We want all our students to have the confidence to take a long pause and gather their thoughts before speaking. It will allow you to calm down, set your intention, and speak even better.

Common questions

What if I pause and someone interrupts me?

If you signal your pause is intentional, people will be less likely to interrupt you. If you pause with confidence, people wait.

But speaking is a dynamic experience, and you can’t prepare for everything. The truth is, you may get interrupted during a pause. But that’s alright – it’s just another opportunity to remain calm and be a better speaker. 

Great speaking is about adapting and adjusting on the fly, not forcing yourself and others to stick through a rigid, pre-planned script. Perhaps your audience already understood your point, and someone interrupted you because they’re more interested in your next point. Or perhaps they want to build on what you already said. 

You’re contributing to the group dialogue, the general solution, not your solution. Instead of having a bunch of monologues, you enter a conversation, allowing everyone present to experience a richer, more vibrant experience.


Beginner speakers are often terrified of losing their words and looking foolish during a speech. They tend to rush through their presentation, rigidly focusing on their script and not forgetting their points. 

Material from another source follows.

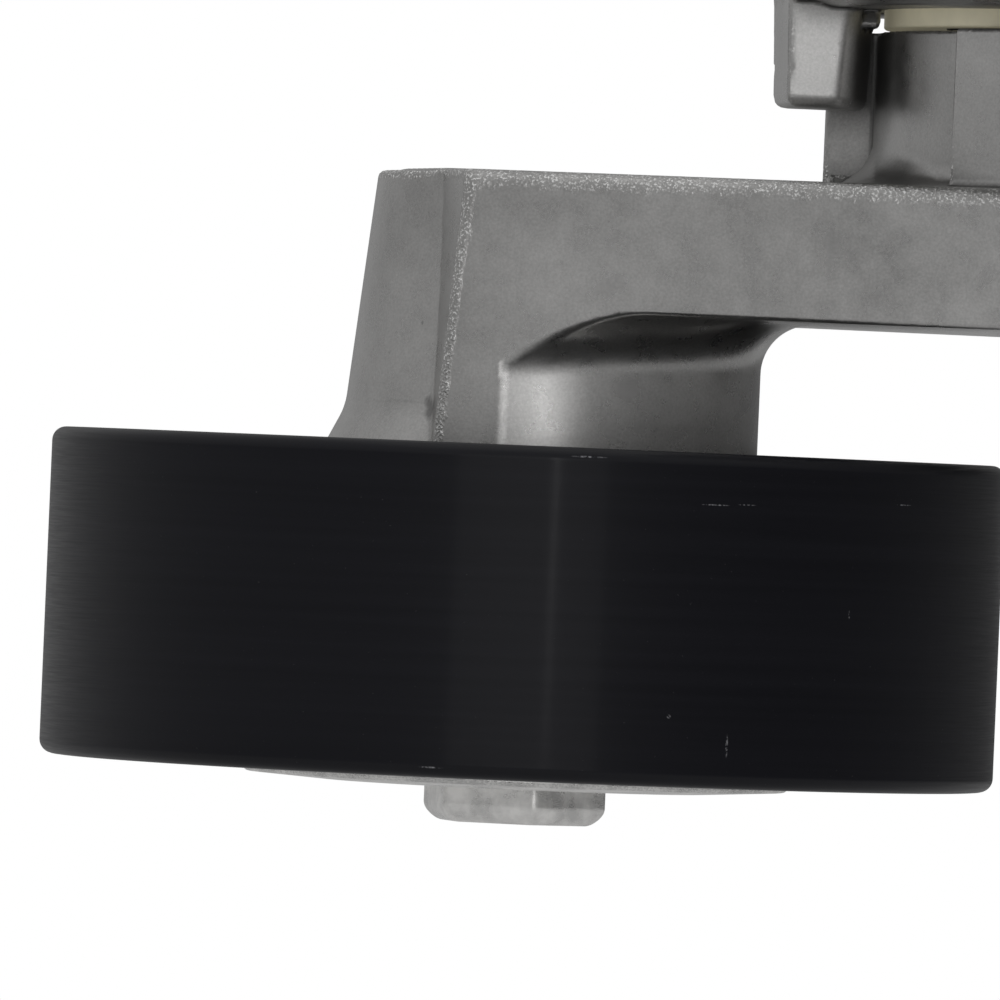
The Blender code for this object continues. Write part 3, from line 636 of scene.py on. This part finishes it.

But this prevents them from being present in the moment, and opening themselves up to dynamic spontaneity and being in a flow state. The truth is, getting lost during a speech, blanking, and rambling, are all normal occurrences every speaker has to go through in order to become a skilled speaker. It’s not about avoiding these moments, it’s about embracing them and using them to become better.

Being lost isn’t failing – it’s a moment to get new clarity again. Speaking is living communication. It evolves, it iterates, it improves while you deliver it. Pausing is your way to navigate the turbulence and to use it to your advantage.

In the end, pausing is just a habit of navigating these complexities. The simple rule of emergencies comes to play: don’t panic! Take a breath, pause, gather yourself. Then, keep moving forward.